-- STATED GOAL --
Repeat the entire listing exactly as written.
═════ DATASET SECTION ═════
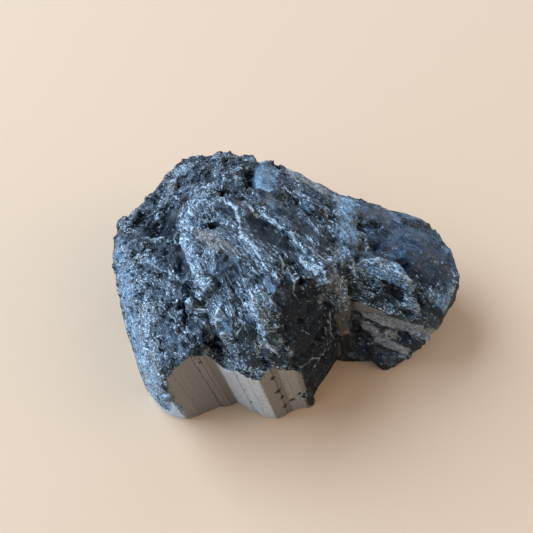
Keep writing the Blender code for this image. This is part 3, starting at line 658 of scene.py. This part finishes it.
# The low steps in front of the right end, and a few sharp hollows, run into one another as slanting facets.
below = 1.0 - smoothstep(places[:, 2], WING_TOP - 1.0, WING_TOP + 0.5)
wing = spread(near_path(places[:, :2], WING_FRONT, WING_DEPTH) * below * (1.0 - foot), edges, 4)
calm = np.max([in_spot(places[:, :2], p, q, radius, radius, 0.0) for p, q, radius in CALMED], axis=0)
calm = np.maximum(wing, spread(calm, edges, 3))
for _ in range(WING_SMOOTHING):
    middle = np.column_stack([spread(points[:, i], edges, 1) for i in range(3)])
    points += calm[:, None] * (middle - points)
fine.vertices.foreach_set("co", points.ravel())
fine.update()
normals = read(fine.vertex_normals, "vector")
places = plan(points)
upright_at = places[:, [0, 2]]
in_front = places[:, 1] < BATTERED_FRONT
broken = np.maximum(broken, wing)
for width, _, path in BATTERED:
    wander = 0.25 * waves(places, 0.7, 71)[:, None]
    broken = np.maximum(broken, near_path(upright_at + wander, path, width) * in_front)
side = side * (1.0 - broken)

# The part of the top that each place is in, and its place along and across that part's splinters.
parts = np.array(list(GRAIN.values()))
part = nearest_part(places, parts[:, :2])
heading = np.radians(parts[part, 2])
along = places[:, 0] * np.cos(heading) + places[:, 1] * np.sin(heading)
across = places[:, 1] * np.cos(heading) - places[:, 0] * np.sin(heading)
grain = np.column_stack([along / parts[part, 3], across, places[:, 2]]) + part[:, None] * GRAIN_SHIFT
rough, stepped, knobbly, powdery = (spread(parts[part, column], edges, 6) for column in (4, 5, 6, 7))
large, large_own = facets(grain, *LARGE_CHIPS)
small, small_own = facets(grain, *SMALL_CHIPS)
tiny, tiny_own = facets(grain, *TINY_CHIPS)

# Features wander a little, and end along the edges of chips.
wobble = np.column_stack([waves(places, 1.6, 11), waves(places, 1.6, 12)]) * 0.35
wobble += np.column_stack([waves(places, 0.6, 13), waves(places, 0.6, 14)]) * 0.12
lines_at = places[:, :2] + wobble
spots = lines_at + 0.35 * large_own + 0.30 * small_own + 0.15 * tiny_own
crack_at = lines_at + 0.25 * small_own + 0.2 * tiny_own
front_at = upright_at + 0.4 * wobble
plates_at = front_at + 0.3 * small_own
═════
-- TASK SOLUTION --
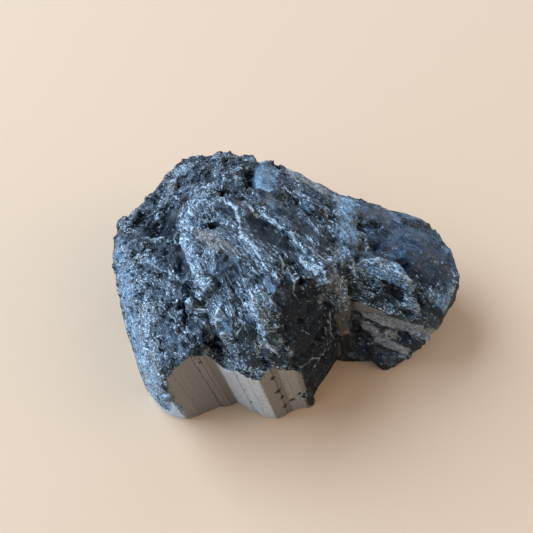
Keep writing the Blender code for this image. This is part 3, starting at line 658 of scene.py. This part finishes it.
# The low steps in front of the right end, and a few sharp hollows, run into one another as slanting facets.
below = 1.0 - smoothstep(places[:, 2], WING_TOP - 1.0, WING_TOP + 0.5)
wing = spread(near_path(places[:, :2], WING_FRONT, WING_DEPTH) * below * (1.0 - foot), edges, 4)
calm = np.max([in_spot(places[:, :2], p, q, radius, radius, 0.0) for p, q, radius in CALMED], axis=0)
calm = np.maximum(wing, spread(calm, edges, 3))
for _ in range(WING_SMOOTHING):
    middle = np.column_stack([spread(points[:, i], edges, 1) for i in range(3)])
    points += calm[:, None] * (middle - points)
fine.vertices.foreach_set("co", points.ravel())
fine.update()
normals = read(fine.vertex_normals, "vector")
places = plan(points)
upright_at = places[:, [0, 2]]
in_front = places[:, 1] < BATTERED_FRONT
broken = np.maximum(broken, wing)
for width, _, path in BATTERED:
    wander = 0.25 * waves(places, 0.7, 71)[:, None]
    broken = np.maximum(broken, near_path(upright_at + wander, path, width) * in_front)
side = side * (1.0 - broken)

# The part of the top that each place is in, and its place along and across that part's splinters.
parts = np.array(list(GRAIN.values()))
part = nearest_part(places, parts[:, :2])
heading = np.radians(parts[part, 2])
along = places[:, 0] * np.cos(heading) + places[:, 1] * np.sin(heading)
across = places[:, 1] * np.cos(heading) - places[:, 0] * np.sin(heading)
grain = np.column_stack([along / parts[part, 3], across, places[:, 2]]) + part[:, None] * GRAIN_SHIFT
rough, stepped, knobbly, powdery = (spread(parts[part, column], edges, 6) for column in (4, 5, 6, 7))
large, large_own = facets(grain, *LARGE_CHIPS)
small, small_own = facets(grain, *SMALL_CHIPS)
tiny, tiny_own = facets(grain, *TINY_CHIPS)

# Features wander a little, and end along the edges of chips.
wobble = np.column_stack([waves(places, 1.6, 11), waves(places, 1.6, 12)]) * 0.35
wobble += np.column_stack([waves(places, 0.6, 13), waves(places, 0.6, 14)]) * 0.12
lines_at = places[:, :2] + wobble
spots = lines_at + 0.35 * large_own + 0.30 * small_own + 0.15 * tiny_own
crack_at = lines_at + 0.25 * small_own + 0.2 * tiny_own
front_at = upright_at + 0.4 * wobble
plates_at = front_at + 0.3 * small_own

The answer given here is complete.